Pour some sunflower oil in a wok, saucepan or deep fat fryer and heat to about 160C/ 310F. (If you don’t have a thermometer, you can test the temperature of the oil by dropping a piece of bread into the oil. It should sizzle and go golden in about 10-15 seconds) Dip each courgette flower in the batter and deep fry until the courgette flowers go crispy; allowing enough time for the filling to heat through. Serve with some scattered toasted pine nuts and a drizzle of the dressing.

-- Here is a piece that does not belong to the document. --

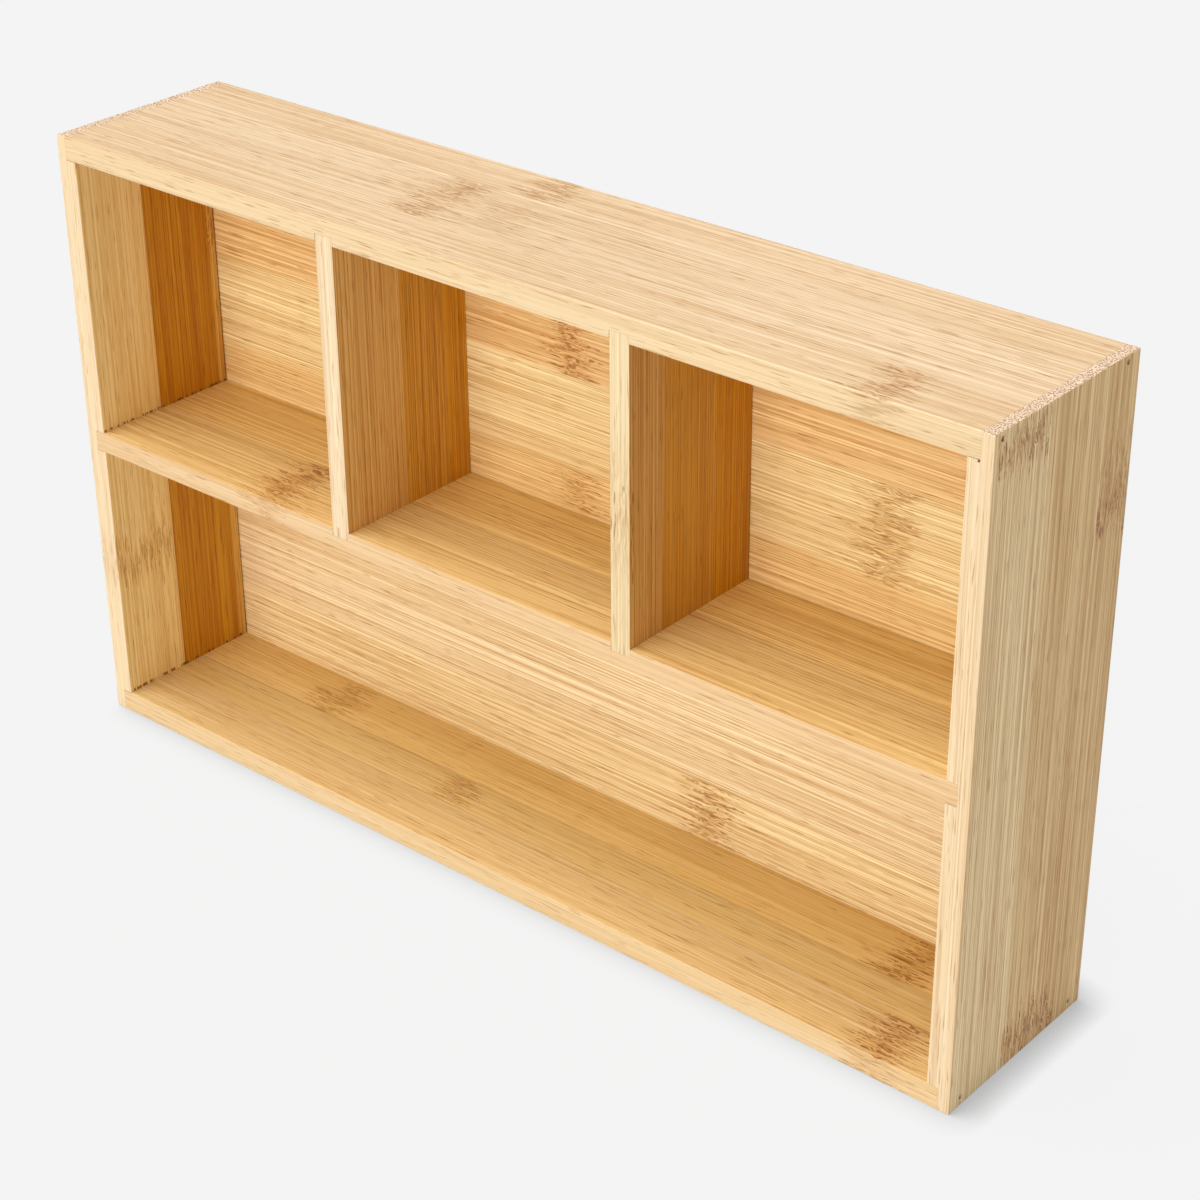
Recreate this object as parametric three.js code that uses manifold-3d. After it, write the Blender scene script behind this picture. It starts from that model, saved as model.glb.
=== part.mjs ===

Ricotta Pancakes With Mixed Berries & Vanilla Yoghurt
Using ricotta in the pancake batter means that you end up with beautifully moist pancakes with a much lighter and fluffier texture than you’d achieve with a standard pancake mixture. The combination of warm pancakes with vanilla yoghurt and some fresh berries or a fruit compote is a great option for breakfast, brunch or dessert.
Yields 12 pancakes (10cm in diameter each)
4 eggs, separated
140g plain flour
1 tsp baking powder
A pinch of salt
300ml red wine
2 star anise
1 cinnamon stick
½ vanilla pod
150g Greek yoghurt
½ vanilla pod
Place the ricotta, milk and egg yolks in a bowl and whisk together. Sift the flour, baking powder and salt into a bowl. Add this to the ricotta mix and combine.
Place egg whites in a bowl and whisk until stiff peaks form. Fold the egg whites into the batter until just mixed through. Lightly grease a large, non-stick frying pan with a knob of butter and drop two heaped tablespoons of batter per pancake into the pan. Cook until each pancake is golden on the underside, turn over and repeat on the other side.
For the berries, place the sugar, water, red wine, cinnamon stick, star anise and vanilla pod in a saucepan and bring it up to the boil. Add the blackberries and cook for 1 minute and then add the raspberries. Turn off the heat. If you wish to have a thicker sauce, remove the fruit with a slotted spoon and reduce the syrup to gain the consistency you need.
Add the yoghurt and honey together in a bowl and then scrape the seeds from the vanilla pod and add them to the mix.
The pancakes may be wrapped in tin foil and held in a warm oven if necessary. Serve the ricotta pancakes with the mixed berries and vanilla yoghurt.